Dr. Kolliner deactivated the device, rapidly spinning dials and pressing buttons. The lights flashed once, and then went dead. Technicians began unfastening the net of wires from the two men’s heads.

“Well?” asked Dr. Kolliner.

“It worked,” said the two men, standing up from the chairs they had been sitting in, “total communication. I don’t have any secrets anymore,” he joked.

“You mean you had no control over what was being transmitted?” asked Dr. Kolliner, looking at the two men suspiciously.

“None,” they answered in unison.

Dr. Kolliner chuckled. They are being funny. This is a joke. Thought Dr. Kolliner to himself. This is all a masquerade, all this synchronized talking and whatnot. The machine is off, any ESP link that was there has been erased. I saw to that personally in the programming.

“We have some tests we would like to run, if you would step this way gentlemen,” said Dr. Kolliner, leading them towards another room.

In the second room, which was just as white paneled, professional and emotionless as the first, were two more chairs, also with brain scanners behind them. Between the chairs was a chess set. The two men were seated in the chairs by several more technicians, and the brain wave scanners were attached. As the game progressed, a computer recorded their moves. After they had finished, the wire nets were again removed, as the computer analyzed the chess game.

Several tests later, including psychoanalyzation, the men were detained in a room while attached to life sign computers that recorded pulse, breathing rate and other similar functions. Dr. Kolliner sat down at a white linoleum table and spread sheets of brain wave patterns and computer analysis across the table. After a few seconds of observation, he gasped. He lined the brain wave scans up next to each other, with the times synchronized. The result was several sets of parallel waving, jagged lines. They were locked in a state of ESP.

“Their minds didn’t want to give it up!” he gasped. He looked at the sheets again. “No,” he decided, “no, the machine locked them into it. They are stuck as one entity!”

The chess game had stalemated, and computer analysis showed the game to have progressed on such an insane level that the men were as close too perfectly logical as they could get. The only thing left different between the two of them was an individualistic desire to win.

“I have killed two men, yet their bodies go on living, their minds tortured by the inner sight of the other,” he said as he stared at the pages in front of him. “To have no secrets at all…” he whispered.

6 comments:

Graham said...

ok, I really fooled with the template. If you like it, keep it. Otherwise, you should check out beta's new template toys. Actually, you should check those out even if you really like what I've done. Its purdy cool.
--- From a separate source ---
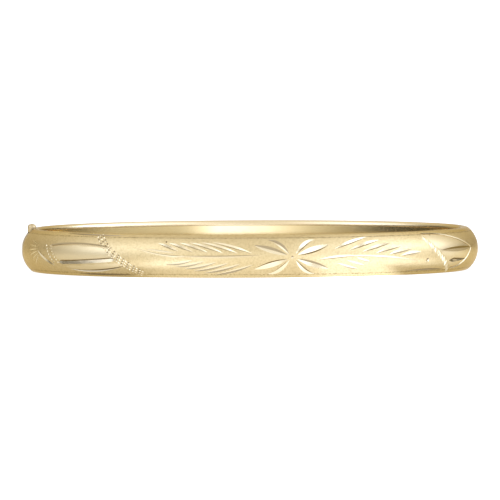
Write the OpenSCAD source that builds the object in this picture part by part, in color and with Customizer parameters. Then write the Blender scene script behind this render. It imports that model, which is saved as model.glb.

ok. about the story. What it needs is improvement. Question is, how can I make it better?

Andrew said...

i'm thinkin

i think we need a little more exciting template...

gotta think...

Graham said...

blaze away, whatever. I just thought that it would be appropriate to have a blog that reflected the cool, technologically advanced aspect of the whole thing, by which I mean science fiction. On the other hand, it could be some totally outrageous thing that really dazzles the ol' eye balls. The other thing we can do is go to hackosphere.blogspot.com cause there are some nice things to fool with in there.

I see you have been fooling with the template toys. What do u think?

One more thing before I get off: how do I make the story better?

Graham said...

Ok, very little plot, but then this is a short story, you can't have a lot of plot in a short story. This is only a page and a half long in word. But is there anything that can be done in a small amount of space to help the plot?

Justin said...

What is this blog? Sci-fi short stories? Interesting story anyway.

Graham said...

yes, by us. it sorta flopped. Care 2 post?